MATERIAL SUPPLIED.
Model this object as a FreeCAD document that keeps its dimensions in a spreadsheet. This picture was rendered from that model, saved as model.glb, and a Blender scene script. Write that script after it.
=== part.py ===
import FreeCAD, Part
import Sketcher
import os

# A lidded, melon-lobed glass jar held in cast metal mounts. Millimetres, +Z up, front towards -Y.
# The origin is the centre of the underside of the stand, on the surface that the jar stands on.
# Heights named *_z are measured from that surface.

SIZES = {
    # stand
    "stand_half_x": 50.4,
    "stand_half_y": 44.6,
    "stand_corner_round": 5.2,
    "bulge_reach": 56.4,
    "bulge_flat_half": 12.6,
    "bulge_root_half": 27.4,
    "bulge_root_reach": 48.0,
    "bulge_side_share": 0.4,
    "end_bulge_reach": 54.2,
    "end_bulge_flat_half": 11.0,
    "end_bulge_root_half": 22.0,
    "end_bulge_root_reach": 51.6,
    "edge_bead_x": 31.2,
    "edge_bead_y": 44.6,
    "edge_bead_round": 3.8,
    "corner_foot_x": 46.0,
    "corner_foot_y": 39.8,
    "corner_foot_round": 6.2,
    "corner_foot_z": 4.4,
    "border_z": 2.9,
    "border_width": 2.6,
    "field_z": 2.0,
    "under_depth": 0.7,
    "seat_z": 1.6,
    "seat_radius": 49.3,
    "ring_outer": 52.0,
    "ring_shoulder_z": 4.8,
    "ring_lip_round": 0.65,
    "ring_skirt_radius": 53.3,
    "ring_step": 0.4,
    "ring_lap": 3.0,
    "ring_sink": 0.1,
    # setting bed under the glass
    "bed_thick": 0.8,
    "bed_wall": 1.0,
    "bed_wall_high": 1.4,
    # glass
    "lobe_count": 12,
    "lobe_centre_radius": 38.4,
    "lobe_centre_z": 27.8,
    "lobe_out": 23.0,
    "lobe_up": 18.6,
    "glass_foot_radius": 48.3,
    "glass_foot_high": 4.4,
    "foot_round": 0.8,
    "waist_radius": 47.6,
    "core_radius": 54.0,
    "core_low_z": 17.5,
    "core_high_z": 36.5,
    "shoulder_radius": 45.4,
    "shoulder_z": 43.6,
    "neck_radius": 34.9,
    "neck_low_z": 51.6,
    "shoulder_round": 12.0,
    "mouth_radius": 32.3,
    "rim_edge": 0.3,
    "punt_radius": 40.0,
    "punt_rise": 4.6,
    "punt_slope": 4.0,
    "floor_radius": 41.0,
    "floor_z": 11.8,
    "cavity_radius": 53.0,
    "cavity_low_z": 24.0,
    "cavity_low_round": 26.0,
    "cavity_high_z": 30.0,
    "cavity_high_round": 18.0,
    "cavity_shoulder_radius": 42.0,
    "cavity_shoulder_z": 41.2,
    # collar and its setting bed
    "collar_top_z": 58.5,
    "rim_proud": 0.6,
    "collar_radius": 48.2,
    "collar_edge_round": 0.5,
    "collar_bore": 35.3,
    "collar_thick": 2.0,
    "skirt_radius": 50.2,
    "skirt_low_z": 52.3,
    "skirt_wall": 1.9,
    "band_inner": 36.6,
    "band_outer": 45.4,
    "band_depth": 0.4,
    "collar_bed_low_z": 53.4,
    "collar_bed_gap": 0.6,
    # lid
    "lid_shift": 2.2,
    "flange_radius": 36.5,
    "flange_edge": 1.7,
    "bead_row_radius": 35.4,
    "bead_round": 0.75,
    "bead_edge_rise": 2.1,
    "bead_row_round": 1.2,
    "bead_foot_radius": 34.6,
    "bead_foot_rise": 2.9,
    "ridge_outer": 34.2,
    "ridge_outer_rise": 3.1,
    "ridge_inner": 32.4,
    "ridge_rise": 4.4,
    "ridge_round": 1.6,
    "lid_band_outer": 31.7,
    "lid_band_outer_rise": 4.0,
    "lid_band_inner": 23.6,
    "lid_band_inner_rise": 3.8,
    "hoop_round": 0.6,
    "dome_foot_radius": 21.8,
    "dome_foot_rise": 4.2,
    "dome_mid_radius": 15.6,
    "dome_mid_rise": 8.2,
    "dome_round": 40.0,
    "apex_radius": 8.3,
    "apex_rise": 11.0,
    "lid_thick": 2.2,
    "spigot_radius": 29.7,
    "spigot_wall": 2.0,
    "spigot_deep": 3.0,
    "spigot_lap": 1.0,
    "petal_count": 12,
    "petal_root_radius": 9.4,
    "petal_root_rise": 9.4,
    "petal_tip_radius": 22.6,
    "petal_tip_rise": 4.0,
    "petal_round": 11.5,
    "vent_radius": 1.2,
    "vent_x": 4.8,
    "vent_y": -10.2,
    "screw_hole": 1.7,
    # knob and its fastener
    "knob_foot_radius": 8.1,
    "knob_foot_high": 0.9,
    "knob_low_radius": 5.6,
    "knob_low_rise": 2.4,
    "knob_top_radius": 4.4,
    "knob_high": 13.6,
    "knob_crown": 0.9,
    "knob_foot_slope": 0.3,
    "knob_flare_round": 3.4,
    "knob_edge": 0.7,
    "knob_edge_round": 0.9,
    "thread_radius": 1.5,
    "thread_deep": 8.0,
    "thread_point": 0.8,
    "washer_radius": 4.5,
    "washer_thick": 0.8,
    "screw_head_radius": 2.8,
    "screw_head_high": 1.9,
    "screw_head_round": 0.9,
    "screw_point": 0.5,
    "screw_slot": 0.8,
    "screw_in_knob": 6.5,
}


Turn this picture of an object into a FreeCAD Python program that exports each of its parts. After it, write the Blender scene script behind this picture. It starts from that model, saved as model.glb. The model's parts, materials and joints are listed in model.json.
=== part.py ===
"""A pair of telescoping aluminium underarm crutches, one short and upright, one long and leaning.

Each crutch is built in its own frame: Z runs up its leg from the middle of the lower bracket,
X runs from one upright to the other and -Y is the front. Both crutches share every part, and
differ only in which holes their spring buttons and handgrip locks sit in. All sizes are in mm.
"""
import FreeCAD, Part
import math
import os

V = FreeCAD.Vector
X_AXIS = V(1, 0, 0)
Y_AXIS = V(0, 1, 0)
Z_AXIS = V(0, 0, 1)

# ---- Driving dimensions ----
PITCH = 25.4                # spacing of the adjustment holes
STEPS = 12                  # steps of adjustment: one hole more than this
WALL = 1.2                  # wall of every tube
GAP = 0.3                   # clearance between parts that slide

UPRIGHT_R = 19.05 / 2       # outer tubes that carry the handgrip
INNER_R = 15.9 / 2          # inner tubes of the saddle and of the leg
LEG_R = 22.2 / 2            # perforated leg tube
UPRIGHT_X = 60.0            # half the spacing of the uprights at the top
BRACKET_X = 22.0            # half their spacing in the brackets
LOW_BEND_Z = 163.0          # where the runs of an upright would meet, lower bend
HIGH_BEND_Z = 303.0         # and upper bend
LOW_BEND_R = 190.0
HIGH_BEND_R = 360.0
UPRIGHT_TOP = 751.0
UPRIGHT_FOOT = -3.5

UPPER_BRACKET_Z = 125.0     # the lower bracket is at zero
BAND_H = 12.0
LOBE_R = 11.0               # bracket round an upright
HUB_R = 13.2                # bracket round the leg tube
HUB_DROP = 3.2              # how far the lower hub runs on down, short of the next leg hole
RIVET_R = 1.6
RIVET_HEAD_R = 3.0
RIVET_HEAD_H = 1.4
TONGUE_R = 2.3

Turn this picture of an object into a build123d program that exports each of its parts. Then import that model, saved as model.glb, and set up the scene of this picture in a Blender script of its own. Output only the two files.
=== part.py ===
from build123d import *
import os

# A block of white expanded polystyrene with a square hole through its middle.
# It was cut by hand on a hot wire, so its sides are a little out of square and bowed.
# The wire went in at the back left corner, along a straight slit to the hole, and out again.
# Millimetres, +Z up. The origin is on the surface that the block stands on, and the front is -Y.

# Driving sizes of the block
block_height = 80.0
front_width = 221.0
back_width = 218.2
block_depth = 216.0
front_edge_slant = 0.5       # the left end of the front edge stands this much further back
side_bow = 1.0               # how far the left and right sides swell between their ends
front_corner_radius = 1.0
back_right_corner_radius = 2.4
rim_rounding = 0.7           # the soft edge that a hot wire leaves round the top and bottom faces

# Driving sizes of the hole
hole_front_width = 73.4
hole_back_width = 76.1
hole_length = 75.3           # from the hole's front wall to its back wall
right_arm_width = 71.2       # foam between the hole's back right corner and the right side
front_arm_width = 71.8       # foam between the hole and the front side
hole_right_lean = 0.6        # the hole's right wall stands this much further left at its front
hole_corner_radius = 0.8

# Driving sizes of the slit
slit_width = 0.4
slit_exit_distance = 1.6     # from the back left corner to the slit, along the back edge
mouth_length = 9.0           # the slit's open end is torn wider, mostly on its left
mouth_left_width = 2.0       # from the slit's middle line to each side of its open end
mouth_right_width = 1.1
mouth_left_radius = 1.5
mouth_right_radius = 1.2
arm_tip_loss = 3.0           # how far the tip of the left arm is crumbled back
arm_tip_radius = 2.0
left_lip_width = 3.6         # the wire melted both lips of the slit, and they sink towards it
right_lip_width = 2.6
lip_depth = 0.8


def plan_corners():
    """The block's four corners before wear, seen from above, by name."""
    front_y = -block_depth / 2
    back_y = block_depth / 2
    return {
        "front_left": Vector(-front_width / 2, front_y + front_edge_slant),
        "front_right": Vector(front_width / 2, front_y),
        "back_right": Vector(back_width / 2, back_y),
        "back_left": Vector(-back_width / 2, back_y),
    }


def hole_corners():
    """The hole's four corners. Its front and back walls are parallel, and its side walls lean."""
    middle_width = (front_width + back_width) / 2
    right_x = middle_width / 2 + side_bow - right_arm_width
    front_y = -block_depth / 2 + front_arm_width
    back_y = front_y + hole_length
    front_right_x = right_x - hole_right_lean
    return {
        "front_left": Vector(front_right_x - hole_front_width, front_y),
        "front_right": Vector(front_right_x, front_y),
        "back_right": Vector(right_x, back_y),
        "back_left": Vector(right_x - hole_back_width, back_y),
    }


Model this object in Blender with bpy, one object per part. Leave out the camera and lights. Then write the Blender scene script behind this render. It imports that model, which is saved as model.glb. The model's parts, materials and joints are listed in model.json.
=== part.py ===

CHALLENGE. Please copy, word for word, every line from the first line of the records through the line containing "# Heights named", with both of those lines included and nothing else.

RESULT.
Model this object as a FreeCAD document that keeps its dimensions in a spreadsheet. This picture was rendered from that model, saved as model.glb, and a Blender scene script. Write that script after it.
=== part.py ===
import FreeCAD, Part
import Sketcher
import os

# A lidded, melon-lobed glass jar held in cast metal mounts. Millimetres, +Z up, front towards -Y.
# The origin is the centre of the underside of the stand, on the surface that the jar stands on.
# Heights named *_z are measured from that surface.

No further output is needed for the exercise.